De Bunker – Postkantoor
De kampeerder konden hun eigen krant laten opsturen en die moest je dan ’s middags bij het postkantoor ophalen. Het postkantoor was in een oude bunker. Gelukkig kampeerden er veel CPN’rs zodat je niet de enige was die De Waarheid kwam afhalen. Achter het postkantoor was een amfitheater ‘De Pan’ waar soms een muziek- of theateruitvoering werd gegeven.

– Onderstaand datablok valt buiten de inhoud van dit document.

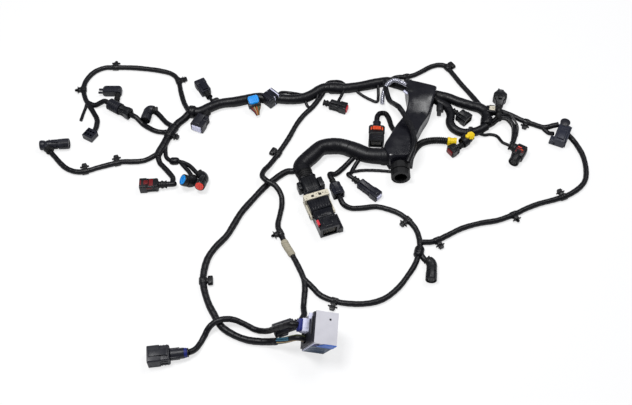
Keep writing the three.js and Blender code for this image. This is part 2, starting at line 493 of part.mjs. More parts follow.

En natuurlijk was er de zee. Via de Veldweg liep je door de duinen naar het strand. Stoffig en hier en daar kon je onderweg bramen plukken. Wel opletten dat je benen niet onder de krassen kwamen te zitten van de stekels. Bij het laatste duin was er dan eindelijk de zee. Plekje zoeken en daar bleef je dan een middag en daarna weer op huis aan. Teruglopen was minder dan heenlopen, de vermoeidheid sloeg toe. Bij het huisje moesten de moeders dan aan het eten beginnen en wij hingen rond tot het klaar was.
’s Avonds een rondje lopen, voetballen of op ‘jacht’; Fazantenjacht. Een buurjongen kwam al vroeg naar ons huisje en vroeg dan aan m’n vader, “Buurman, fazanten?”. Dan met m’n vader en nog wat jongeren uit de buurt de duinen en het struikgewas in. De fazanten vlogen pas op als je heel dichtbij was en je schrok je lam en dat was de sensatie van ‘de jacht’. Bakkum was echt fantastisch en ik heb daar uitstekende herinneringen aan.
Op de foto staat onze familie met campingburen die ook uit Zaandam kwamen.